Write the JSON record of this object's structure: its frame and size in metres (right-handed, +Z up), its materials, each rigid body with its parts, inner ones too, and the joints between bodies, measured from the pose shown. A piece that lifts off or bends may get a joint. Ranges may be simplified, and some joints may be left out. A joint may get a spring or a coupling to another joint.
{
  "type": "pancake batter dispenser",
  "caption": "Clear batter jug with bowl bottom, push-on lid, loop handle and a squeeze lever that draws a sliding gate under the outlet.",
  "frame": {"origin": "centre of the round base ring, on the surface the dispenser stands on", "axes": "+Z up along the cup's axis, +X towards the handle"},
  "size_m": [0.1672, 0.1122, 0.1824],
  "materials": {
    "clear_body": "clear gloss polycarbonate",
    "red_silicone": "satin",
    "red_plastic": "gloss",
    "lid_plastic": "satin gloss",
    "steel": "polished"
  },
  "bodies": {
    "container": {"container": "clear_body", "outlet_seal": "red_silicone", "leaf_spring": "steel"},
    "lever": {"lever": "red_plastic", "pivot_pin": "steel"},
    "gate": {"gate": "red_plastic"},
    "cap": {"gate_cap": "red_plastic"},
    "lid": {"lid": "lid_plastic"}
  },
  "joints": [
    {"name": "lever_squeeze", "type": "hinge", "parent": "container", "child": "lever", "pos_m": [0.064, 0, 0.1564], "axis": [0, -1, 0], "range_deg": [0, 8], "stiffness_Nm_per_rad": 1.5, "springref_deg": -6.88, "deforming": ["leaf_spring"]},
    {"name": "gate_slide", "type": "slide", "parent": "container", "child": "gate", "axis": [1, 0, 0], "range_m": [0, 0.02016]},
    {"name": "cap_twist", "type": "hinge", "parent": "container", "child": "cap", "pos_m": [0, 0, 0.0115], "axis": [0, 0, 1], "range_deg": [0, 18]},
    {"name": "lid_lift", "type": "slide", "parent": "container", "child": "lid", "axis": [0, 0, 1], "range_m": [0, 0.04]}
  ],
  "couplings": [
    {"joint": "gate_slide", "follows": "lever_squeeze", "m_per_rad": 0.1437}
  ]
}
···
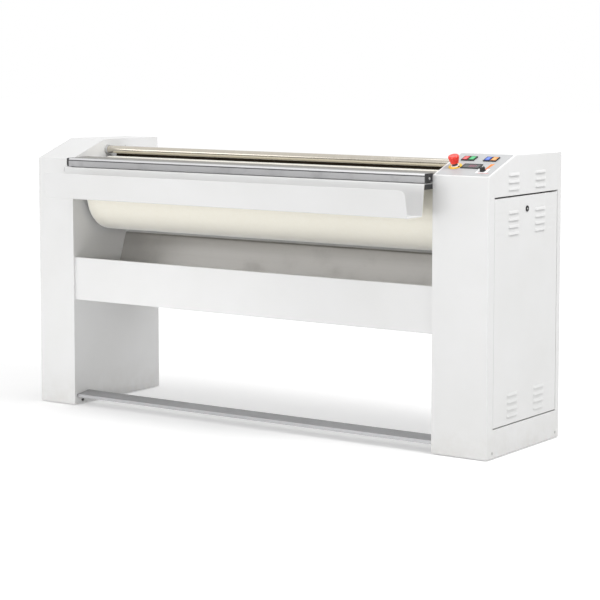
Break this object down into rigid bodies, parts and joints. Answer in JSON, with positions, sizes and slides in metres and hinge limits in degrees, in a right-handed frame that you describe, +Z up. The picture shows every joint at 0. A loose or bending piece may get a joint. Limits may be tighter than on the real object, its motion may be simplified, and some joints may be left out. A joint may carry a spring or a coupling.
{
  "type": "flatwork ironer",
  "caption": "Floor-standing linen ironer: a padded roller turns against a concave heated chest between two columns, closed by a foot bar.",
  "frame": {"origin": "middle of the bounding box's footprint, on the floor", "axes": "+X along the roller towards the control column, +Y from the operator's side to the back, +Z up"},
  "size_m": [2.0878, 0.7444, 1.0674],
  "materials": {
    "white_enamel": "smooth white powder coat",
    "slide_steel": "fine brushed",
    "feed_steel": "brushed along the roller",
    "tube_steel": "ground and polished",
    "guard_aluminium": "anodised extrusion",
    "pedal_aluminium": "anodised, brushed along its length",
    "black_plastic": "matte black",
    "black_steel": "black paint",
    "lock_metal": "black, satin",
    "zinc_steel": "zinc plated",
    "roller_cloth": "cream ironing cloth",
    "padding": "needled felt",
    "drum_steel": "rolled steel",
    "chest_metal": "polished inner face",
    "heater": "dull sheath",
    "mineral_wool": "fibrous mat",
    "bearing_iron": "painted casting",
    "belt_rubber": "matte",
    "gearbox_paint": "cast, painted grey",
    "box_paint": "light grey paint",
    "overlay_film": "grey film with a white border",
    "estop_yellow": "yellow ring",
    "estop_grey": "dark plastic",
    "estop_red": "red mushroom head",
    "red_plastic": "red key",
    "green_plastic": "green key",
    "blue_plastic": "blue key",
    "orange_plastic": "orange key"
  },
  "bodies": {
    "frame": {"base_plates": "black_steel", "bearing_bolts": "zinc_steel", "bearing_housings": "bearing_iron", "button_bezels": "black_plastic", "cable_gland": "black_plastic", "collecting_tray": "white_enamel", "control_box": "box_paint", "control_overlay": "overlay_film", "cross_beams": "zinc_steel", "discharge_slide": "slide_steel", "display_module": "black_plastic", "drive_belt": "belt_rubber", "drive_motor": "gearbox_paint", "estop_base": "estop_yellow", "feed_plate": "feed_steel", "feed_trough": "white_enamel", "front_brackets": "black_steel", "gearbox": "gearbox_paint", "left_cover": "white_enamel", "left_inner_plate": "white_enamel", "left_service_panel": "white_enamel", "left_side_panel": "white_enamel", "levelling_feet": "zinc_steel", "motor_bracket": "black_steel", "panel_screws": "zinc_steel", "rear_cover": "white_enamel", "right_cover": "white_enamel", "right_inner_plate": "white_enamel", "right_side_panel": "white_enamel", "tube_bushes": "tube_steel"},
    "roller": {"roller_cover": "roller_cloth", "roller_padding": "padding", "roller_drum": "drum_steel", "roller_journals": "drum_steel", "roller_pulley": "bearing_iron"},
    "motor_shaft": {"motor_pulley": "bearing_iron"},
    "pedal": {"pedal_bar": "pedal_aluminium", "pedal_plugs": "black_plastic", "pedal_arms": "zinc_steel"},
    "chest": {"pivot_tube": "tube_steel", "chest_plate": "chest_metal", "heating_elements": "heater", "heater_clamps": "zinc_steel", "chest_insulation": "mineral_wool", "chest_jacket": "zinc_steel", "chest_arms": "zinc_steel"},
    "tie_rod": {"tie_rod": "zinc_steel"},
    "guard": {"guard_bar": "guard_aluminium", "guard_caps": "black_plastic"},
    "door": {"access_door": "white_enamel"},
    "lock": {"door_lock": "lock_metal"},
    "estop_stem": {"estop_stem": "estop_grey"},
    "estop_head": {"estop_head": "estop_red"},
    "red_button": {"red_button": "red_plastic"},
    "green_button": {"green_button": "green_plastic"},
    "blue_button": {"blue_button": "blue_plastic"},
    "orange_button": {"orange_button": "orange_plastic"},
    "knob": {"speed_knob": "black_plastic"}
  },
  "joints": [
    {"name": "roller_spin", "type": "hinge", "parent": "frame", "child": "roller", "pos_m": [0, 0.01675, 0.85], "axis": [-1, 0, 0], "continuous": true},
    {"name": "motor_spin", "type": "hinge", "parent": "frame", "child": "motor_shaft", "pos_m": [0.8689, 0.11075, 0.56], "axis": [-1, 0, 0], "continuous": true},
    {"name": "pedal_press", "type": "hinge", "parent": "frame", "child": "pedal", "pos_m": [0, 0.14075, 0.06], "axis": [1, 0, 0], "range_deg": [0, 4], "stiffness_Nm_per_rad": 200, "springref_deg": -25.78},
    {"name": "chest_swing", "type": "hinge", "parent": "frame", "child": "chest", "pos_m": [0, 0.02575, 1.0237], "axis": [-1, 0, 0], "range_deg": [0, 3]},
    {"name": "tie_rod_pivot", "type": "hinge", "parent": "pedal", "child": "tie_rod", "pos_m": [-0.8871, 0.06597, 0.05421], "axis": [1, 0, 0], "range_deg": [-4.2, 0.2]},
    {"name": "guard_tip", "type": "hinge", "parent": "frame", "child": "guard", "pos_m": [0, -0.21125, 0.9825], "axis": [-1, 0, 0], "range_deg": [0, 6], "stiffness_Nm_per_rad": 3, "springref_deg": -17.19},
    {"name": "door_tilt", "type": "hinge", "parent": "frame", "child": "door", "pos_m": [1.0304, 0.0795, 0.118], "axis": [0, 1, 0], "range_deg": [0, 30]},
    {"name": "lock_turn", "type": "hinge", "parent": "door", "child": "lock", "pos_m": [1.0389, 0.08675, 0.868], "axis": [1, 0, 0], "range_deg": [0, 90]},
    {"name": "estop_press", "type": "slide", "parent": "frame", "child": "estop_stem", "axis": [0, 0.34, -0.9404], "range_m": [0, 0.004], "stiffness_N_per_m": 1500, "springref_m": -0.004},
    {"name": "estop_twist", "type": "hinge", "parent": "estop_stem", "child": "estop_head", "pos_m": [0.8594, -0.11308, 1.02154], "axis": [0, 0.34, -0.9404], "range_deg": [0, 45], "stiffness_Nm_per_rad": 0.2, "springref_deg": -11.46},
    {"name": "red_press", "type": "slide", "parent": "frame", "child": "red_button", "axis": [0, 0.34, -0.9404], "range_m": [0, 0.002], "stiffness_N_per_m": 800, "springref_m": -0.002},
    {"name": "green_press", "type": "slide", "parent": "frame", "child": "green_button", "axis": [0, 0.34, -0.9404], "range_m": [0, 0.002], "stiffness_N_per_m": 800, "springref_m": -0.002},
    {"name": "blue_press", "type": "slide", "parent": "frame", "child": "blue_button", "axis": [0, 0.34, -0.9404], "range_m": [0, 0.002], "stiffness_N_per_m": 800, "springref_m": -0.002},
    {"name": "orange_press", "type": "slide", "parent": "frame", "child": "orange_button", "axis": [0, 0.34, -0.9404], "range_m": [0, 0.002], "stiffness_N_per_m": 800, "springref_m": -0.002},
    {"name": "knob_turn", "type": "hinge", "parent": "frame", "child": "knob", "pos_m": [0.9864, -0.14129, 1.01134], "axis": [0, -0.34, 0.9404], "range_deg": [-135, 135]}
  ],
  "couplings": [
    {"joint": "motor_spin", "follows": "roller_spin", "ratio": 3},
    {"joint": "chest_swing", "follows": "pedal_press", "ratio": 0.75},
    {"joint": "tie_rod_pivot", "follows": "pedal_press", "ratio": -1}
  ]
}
···
Lines of the material that contain the word "between" are to be gathered.

Write the JSON record of this object's structure: its frame and size in metres (right-handed, +Z up), its materials, each rigid body with its parts, inner ones too, and the joints between bodies, measured from the pose shown. A piece that lifts off or bends may get a joint. Ranges may be simplified, and some joints may be left out. A joint may get a spring or a coupling to another joint.
  "caption": "Floor-standing linen ironer: a padded roller turns against a concave heated chest between two columns, closed by a foot bar.",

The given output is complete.